Beginning with the line that contains "shown = obj.evaluated_get(depsgraph)", extract each line through the end of the listing below, with no additions or omissions.

***** RECORDED INFORMATION *****

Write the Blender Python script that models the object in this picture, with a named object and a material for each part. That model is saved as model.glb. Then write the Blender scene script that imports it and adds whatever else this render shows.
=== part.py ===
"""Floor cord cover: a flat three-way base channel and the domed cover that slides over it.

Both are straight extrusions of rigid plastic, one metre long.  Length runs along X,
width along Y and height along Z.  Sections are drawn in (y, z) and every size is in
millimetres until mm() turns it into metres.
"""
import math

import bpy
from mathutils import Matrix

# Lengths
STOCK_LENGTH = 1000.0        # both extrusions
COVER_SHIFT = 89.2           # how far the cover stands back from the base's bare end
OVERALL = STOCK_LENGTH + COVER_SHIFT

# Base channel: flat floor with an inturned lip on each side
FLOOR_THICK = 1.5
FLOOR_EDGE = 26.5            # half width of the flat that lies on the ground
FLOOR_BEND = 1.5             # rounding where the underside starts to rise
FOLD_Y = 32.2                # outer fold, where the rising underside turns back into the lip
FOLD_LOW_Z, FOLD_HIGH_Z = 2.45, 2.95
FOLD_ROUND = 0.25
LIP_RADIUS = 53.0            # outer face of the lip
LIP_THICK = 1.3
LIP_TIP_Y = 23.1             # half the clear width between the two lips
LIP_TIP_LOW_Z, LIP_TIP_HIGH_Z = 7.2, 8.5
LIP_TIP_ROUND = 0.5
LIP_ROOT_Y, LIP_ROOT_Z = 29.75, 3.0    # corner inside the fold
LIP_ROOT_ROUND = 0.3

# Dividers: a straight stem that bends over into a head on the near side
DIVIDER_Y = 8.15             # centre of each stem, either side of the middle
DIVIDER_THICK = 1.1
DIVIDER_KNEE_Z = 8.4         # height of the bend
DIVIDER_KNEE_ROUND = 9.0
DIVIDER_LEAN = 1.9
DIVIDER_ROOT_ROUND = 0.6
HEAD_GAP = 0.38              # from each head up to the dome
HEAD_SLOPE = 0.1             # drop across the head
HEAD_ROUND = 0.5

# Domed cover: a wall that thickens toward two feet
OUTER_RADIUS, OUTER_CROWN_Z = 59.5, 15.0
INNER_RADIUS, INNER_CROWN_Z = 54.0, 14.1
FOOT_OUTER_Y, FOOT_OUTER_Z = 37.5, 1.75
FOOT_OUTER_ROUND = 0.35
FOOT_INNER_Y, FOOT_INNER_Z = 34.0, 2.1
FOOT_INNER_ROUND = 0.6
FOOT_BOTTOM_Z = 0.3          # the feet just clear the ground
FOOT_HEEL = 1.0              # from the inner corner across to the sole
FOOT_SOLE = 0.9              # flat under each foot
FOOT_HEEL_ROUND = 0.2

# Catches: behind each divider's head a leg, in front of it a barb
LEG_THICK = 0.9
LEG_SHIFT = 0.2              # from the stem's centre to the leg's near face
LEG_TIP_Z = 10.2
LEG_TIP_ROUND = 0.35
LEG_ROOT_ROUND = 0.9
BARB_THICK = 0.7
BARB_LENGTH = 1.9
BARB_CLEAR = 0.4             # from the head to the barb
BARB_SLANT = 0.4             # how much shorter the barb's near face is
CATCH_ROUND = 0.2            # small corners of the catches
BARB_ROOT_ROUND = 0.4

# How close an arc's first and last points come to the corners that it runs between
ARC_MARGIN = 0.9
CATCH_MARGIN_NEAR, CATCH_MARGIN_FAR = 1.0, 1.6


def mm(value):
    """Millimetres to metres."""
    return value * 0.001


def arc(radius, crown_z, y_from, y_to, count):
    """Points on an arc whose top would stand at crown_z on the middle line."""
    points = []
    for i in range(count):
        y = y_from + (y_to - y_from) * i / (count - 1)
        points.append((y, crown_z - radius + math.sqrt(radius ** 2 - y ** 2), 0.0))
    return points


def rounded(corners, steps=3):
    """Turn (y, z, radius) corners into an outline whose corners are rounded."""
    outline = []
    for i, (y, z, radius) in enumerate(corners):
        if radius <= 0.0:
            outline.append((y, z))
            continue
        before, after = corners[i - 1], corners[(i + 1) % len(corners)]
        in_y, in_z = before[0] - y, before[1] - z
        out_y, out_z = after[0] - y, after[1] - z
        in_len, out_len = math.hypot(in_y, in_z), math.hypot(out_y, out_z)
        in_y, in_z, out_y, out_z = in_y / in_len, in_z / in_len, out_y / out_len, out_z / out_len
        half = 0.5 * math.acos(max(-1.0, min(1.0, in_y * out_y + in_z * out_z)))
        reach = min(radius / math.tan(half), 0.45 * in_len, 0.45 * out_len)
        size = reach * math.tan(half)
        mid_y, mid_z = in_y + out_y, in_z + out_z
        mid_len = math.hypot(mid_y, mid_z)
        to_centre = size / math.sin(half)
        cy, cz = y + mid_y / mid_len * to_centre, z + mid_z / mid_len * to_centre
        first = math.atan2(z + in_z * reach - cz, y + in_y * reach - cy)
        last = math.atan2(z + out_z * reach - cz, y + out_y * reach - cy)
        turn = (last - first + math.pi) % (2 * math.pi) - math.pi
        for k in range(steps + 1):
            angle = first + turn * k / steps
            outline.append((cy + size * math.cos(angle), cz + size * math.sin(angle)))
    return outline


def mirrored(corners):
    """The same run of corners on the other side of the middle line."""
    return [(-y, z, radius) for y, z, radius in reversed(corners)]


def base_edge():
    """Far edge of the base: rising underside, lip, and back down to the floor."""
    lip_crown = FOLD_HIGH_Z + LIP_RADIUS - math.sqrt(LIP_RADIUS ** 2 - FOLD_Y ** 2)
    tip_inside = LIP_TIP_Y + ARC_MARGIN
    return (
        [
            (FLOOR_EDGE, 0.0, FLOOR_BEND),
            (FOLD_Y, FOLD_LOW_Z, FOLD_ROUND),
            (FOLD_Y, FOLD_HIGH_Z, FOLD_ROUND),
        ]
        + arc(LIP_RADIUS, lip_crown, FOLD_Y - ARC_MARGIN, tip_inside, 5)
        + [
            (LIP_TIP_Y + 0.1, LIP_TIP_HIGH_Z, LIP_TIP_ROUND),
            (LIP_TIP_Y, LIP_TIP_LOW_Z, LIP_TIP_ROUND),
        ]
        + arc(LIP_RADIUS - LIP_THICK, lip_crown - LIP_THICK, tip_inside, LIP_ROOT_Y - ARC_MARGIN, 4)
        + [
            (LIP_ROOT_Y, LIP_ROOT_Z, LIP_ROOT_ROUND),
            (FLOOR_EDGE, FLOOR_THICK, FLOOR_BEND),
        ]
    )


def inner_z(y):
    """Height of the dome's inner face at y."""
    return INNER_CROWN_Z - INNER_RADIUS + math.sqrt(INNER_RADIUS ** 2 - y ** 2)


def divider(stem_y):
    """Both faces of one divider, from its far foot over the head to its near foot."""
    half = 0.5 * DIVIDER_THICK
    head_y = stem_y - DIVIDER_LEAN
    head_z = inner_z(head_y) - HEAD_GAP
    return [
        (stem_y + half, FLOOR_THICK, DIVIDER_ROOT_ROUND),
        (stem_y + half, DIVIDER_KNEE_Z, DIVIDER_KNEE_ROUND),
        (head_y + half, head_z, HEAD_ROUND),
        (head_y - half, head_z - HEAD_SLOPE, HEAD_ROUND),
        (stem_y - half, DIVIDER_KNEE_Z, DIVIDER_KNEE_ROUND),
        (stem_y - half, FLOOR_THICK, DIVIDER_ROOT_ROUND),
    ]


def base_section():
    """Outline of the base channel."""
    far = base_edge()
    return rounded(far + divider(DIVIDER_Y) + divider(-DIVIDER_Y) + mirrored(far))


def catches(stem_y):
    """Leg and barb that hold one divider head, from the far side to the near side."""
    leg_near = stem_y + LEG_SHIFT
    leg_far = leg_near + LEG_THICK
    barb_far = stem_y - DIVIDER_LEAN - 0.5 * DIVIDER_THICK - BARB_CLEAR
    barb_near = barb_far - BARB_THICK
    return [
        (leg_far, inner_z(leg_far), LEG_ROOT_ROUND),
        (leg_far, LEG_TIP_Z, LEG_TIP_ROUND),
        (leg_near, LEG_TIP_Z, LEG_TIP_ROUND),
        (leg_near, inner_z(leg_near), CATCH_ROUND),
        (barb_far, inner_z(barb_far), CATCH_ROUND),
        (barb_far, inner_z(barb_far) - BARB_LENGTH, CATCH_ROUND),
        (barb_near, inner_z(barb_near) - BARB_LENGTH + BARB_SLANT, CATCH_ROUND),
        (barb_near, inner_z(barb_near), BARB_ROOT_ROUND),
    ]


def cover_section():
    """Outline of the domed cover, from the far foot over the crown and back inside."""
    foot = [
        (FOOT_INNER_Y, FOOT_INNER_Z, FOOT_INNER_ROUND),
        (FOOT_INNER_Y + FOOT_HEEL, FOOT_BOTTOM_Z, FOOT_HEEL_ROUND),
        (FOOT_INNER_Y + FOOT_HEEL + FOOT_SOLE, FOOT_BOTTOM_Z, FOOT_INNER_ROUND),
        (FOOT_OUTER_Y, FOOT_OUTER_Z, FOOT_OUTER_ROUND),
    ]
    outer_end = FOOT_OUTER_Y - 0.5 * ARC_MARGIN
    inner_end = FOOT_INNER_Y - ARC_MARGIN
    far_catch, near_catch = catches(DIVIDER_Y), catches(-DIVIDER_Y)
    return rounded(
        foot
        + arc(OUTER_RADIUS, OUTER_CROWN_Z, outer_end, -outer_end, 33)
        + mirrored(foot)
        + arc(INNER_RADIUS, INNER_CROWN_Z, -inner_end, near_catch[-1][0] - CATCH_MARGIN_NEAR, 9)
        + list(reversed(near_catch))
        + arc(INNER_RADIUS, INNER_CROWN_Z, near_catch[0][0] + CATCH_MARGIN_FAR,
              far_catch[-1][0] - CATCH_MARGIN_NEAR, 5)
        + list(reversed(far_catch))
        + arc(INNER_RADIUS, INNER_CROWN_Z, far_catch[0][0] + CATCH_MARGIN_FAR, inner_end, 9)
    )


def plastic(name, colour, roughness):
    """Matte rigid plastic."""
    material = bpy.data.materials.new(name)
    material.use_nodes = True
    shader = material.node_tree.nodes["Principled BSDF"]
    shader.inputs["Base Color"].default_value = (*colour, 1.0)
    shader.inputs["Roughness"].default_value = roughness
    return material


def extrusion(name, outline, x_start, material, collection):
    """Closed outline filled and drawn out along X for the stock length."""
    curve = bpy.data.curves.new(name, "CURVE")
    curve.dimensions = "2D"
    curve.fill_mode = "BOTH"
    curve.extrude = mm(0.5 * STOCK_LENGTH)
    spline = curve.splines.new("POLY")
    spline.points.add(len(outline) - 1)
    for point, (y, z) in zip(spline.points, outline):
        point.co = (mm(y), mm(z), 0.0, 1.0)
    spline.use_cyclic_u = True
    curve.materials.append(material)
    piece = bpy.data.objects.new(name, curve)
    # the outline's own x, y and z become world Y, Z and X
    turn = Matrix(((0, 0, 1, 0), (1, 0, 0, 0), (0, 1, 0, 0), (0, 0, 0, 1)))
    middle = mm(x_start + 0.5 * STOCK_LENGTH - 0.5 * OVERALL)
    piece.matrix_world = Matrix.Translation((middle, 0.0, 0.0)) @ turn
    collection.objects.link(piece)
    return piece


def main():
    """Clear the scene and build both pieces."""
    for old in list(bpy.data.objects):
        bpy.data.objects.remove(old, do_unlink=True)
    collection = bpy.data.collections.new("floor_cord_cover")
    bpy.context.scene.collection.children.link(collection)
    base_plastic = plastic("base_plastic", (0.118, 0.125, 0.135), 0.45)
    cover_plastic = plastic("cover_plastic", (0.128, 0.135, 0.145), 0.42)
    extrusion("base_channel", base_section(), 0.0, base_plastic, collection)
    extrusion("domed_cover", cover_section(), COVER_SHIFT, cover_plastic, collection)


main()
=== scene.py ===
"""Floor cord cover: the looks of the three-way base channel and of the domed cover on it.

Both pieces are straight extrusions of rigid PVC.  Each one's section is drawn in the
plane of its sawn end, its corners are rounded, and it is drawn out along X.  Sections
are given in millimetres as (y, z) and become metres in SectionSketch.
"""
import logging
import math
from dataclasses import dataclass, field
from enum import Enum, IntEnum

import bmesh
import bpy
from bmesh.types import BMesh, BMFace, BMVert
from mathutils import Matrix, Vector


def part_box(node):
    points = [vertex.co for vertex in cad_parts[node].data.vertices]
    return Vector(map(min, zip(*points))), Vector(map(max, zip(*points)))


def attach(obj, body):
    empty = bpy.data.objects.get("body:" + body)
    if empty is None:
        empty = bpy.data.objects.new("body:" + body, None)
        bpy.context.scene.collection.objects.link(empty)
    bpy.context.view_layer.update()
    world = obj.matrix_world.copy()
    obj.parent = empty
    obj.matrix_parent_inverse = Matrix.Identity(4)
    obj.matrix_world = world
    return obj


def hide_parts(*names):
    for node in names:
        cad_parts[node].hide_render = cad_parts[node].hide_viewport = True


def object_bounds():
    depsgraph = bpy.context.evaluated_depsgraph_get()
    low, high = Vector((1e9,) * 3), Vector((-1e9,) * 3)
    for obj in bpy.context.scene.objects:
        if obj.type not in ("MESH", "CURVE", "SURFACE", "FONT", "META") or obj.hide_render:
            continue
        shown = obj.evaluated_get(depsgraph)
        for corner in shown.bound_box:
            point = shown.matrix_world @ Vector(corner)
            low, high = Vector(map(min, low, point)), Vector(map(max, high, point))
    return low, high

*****

- FINAL RESULT -
        shown = obj.evaluated_get(depsgraph)
        for corner in shown.bound_box:
            point = shown.matrix_world @ Vector(corner)
            low, high = Vector(map(min, low, point)), Vector(map(max, high, point))
    return low, high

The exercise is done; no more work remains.